Instead, the illumitag
project is a flexible and modular collections of packages written in proper, clean and commented object-oriented python which enables the user to survey, modify and extend the code-base easily -- provided he has a sufficient knowledge in programming. It is a basis upon which the scientist can set up the processing and analysis that he sees fit for his own data sparing him from having to develop lots of the infrastructure needed himself.
Many objects common to any analysis such as a "FASTQ file pair", a "Sample", a "Collection of Samples", a "Cluster of sequences", a "Collection of OTUs" are provided. In addition you will find routines for sending these objects through well-known algorithms such as UCLUST, UPARSE, PandaSEQ, CREST classifier, Vegan NMDS, etc. Lots of other functionality is also present such as a multitude of visualization in matplotlib
and other things such as the ability to automatically distribute the computation on a network of computers (via SLURM). But here again, every cluster varies between each university and it would make no sense to provide all possible options in the list of command line arguments.
The kind of outputs that are generated by the pipeline are the following. Starting from your raw reads out of the Illumina sequencer, you will end up with a report for every individual sample, as well as a report for every collection of samples that you wish to group in the same "project".
No automated installation has been developed for the illumitag
package yet.
But following this document and typing these commands on your bash prompt should get you started.
If you cannot get a functional installation set up, contact the authors.
Here you will download a copy of the code from github and place it somewhere in your home directory.
$ cd ~
$ mkdir repos
$ cd repos
$ git clone https://github.com/limno/illumitag.git
Here you will edit your ~/.bashrc
or ~/.bash_profile
to add a reference to the code you just downloaded.
$ vim ~/.bash_profile
export PYTHONPATH="$HOME/repos/illumitag/":$PYTHONPATH
There are some dependencies that are not too large and can be bundled as binaries with this module. To avoid the hassle of downloading and compiling these requirements, we have added a bunch of them in the repository. Add them to your $PATH
.
$ vim ~/.bash_profile
export PATH="$HOME/repos/illumitag/bin/linux/:$PATH"
Your system probably comes with a version of python installed. But the variations from system to system are too great to rely on any available python. We strongly suggest to just install our own version in your home directory.

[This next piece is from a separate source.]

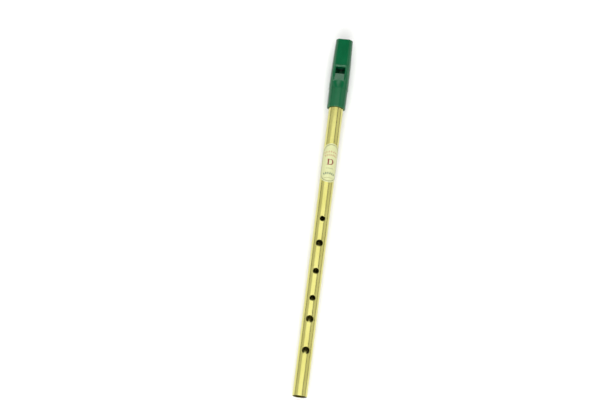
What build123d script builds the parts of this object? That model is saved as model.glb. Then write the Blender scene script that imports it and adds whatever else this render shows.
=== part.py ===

For this we will be using this excellent project: https://github.com/yyuu/pyenv
To install it you may use this sister project: https://github.com/yyuu/pyenv-installer
Basically you just need to type this command:
$ curl -L https://raw.githubusercontent.com/yyuu/pyenv-installer/master/bin/pyenv-installer | bash
These lines go into your .bash_profile
:
$ vim ~/.bash_profile
export PYENV_ROOT="$HOME/.pyenv"
export PATH="$PYENV_ROOT/bin:$PATH"
eval "$(pyenv init -)"
Relaunch your shell and type these commands to get the right version of python now:
pyenv install 2.7.10
pyenv rehash
pyenv global 2.7.10
illumitag
uses many third party python libraries. You can get them by running these commands:
$ pip install sh
$ pip install decorator
$ pip install biopython
$ pip install threadpool
$ pip install patsy
$ pip install scipy
$ pip install matplotlib
$ pip install pandas
$ pip install statsmodels
$ pip install ipython
$ pip install scikit-learn
$ pip install rpy2
$ pip install brewer2mpl
$ pip install regex
$ pip install ftputil
$ pip install names
$ pip install shell_command
$ pip install pystache
$ pip install tabulate
$ pip install tqdm
$ pip install humanfriendly
$ pip install biom-format
$ pip install future==0.13.1
$ pip install scikit-bio==0.1.4
Don't forget to rehash the binary links at the end:
$ pyenv rehash
illumitag
will search for several different binaries as it processes your data. Please check all of these are available in your $PATH
:
$ which pandaseq27
$ which usearch7
$ which usearch6
$ which fastqc
$ which blastn
$ which classify
illumitag
will use some R packages that need to be installed. If you do not have them already, please install them:
$ R install 'vegan'
By default, illumitag
will search for the sequence data in a directory called ILLUMITAG
placed in your home directory. This can be modified of course for your own setup. Each specific collection of sequence data should have an associated json
file placed in the json
directory of the repository telling illumitag
exactly what the name of the files are.
$ cd ~
$ mkdir ILLUMITAG
$ cd ILLUMITAG
$ ln -s /proj/ $HOME/proj
$ cd ~/ILLUMITAG/
$ ipython -i -c "import illumitag"